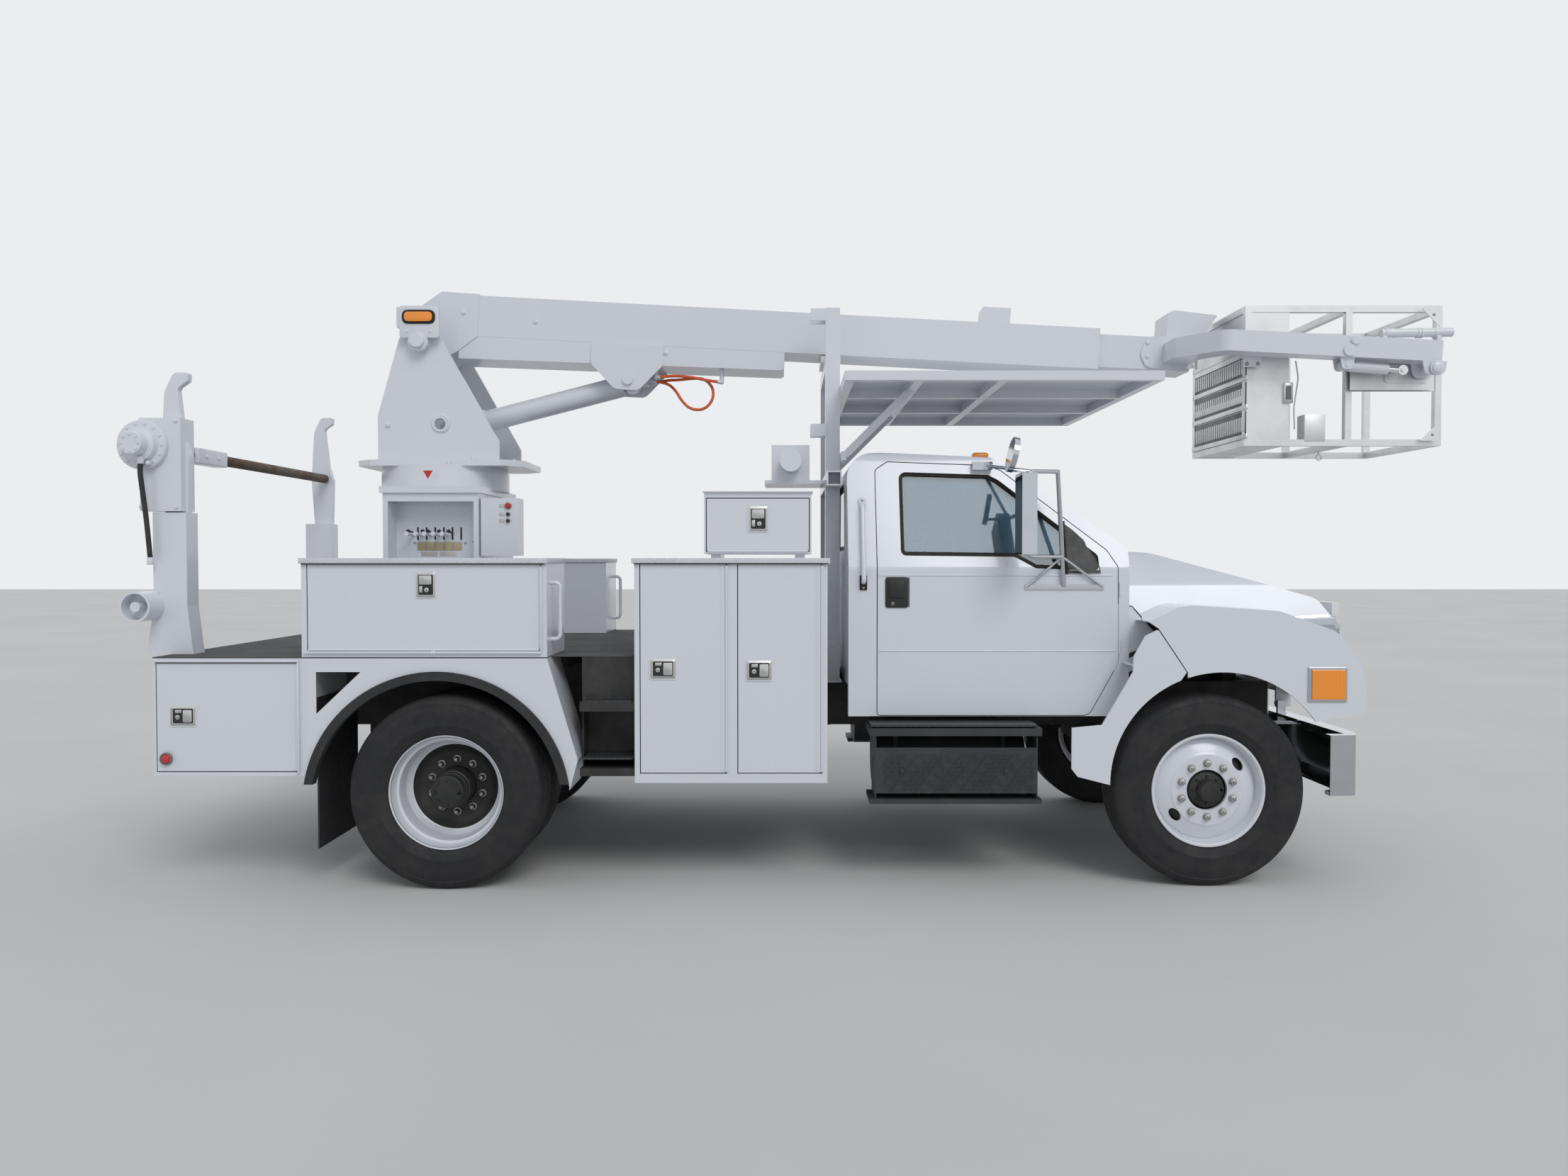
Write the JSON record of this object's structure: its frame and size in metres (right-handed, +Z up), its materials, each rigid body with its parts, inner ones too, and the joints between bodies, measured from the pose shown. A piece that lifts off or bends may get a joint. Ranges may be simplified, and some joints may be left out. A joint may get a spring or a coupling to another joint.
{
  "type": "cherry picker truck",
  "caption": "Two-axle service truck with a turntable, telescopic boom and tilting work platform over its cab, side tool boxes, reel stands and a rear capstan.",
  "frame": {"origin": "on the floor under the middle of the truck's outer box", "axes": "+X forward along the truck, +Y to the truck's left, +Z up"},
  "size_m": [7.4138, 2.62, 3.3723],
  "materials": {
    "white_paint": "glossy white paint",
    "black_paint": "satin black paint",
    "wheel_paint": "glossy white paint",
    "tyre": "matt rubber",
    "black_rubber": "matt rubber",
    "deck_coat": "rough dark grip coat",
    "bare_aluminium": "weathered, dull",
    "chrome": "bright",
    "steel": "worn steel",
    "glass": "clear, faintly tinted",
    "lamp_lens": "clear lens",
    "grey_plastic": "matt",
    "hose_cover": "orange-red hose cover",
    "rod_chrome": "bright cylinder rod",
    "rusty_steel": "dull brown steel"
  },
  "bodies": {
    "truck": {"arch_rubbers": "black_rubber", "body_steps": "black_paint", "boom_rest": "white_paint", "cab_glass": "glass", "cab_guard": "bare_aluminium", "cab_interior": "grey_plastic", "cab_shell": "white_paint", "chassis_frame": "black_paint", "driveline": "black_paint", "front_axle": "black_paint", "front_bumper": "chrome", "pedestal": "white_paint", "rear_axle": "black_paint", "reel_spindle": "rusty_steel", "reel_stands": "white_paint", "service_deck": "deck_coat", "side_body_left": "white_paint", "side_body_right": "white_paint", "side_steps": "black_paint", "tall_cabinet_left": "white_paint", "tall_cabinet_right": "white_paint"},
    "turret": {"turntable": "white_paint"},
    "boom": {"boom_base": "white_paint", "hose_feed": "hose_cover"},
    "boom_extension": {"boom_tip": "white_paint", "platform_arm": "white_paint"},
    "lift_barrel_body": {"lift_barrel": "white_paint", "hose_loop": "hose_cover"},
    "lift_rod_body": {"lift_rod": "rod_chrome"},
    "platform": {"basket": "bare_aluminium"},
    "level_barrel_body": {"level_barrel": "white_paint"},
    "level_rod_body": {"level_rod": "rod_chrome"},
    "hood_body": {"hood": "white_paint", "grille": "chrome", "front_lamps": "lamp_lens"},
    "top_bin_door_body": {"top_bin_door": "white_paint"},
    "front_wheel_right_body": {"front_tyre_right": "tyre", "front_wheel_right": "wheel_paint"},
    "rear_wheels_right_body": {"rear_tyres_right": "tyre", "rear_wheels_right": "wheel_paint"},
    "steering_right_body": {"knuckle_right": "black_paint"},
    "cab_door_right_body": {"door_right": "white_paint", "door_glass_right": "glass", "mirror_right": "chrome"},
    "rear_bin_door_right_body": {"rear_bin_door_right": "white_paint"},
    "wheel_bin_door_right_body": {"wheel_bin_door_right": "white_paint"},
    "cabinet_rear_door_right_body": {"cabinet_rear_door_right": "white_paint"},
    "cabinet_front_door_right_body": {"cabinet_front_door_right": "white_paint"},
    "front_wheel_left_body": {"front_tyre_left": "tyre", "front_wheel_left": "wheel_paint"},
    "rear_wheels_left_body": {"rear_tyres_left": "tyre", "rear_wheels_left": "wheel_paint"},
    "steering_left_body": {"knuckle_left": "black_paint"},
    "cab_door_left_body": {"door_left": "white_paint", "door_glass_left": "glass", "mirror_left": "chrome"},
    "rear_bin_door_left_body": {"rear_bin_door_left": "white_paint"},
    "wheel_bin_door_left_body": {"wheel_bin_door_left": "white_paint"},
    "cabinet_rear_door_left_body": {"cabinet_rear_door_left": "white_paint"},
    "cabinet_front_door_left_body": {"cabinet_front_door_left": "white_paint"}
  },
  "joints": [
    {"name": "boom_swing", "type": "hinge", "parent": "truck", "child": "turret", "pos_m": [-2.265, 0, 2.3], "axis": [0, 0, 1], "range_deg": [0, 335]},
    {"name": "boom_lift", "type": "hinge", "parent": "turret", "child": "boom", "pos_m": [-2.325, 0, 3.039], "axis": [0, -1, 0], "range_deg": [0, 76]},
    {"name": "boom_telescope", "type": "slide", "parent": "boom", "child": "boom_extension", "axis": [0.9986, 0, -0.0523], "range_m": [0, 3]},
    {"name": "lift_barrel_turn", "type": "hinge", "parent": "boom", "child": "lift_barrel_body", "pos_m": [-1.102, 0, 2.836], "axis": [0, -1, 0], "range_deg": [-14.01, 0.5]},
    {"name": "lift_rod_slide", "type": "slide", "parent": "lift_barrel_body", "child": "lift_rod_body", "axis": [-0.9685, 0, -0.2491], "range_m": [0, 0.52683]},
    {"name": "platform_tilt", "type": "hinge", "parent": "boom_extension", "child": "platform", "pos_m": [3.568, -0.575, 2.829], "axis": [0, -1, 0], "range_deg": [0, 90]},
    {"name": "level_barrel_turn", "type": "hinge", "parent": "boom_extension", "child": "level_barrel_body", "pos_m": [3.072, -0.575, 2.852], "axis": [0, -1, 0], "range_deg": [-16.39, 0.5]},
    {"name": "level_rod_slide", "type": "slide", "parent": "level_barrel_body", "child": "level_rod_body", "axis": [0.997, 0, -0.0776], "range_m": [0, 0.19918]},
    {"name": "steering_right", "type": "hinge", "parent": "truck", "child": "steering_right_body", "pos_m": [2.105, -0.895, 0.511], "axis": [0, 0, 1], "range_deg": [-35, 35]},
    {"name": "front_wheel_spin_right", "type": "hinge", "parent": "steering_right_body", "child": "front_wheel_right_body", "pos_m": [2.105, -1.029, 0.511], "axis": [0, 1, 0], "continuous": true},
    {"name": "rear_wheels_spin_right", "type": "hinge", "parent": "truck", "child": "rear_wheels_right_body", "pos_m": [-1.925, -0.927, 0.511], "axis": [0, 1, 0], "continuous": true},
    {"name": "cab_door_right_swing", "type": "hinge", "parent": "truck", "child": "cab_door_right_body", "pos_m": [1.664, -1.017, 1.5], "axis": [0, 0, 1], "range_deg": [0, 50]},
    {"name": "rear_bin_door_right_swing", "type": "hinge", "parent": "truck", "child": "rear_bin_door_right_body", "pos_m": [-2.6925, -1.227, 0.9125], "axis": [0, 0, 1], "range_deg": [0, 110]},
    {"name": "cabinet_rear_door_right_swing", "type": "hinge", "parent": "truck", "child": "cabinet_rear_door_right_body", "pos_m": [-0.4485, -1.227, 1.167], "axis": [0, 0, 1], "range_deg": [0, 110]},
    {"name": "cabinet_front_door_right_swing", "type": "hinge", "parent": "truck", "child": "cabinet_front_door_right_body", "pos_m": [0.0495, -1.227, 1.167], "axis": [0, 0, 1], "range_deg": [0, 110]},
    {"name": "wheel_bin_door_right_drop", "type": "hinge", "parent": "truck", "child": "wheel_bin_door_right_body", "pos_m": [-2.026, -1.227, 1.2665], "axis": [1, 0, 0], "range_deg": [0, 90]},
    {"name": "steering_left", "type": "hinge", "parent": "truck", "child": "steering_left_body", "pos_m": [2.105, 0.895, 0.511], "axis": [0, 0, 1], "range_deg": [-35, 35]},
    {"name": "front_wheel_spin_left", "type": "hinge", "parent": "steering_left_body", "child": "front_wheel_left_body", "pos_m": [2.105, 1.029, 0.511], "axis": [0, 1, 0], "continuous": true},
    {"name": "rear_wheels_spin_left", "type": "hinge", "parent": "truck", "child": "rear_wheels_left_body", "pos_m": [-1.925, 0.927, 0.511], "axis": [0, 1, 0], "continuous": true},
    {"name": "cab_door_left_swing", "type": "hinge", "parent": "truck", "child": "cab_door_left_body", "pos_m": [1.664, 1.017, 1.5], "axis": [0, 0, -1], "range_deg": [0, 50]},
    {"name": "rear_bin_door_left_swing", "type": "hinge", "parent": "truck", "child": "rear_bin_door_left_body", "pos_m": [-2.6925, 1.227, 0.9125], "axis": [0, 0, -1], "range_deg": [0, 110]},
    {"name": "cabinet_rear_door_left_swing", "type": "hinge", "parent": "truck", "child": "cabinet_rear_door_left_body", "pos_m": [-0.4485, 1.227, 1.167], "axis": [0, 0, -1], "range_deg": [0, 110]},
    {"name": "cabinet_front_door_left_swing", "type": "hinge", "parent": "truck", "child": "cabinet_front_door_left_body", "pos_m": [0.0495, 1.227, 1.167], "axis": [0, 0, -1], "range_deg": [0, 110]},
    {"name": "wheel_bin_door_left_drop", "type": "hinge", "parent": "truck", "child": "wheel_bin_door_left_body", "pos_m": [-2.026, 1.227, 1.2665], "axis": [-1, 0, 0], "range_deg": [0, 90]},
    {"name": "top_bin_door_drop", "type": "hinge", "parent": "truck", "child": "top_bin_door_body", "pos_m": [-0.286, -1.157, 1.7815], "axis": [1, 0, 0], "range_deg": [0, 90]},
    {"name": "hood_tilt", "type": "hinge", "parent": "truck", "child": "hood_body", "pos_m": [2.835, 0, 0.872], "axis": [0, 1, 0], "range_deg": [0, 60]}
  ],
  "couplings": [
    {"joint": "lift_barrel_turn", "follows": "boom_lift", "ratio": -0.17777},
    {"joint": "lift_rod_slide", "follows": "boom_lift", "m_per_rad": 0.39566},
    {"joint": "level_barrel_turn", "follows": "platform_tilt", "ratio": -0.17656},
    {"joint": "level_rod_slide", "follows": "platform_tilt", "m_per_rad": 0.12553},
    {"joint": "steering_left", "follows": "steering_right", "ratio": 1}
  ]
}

+--

--- EXERCISE BRIEF ---
Across the data, tally the lines containing "materials" and give back the number alone.

--- REPLY TO THE TASK ---
2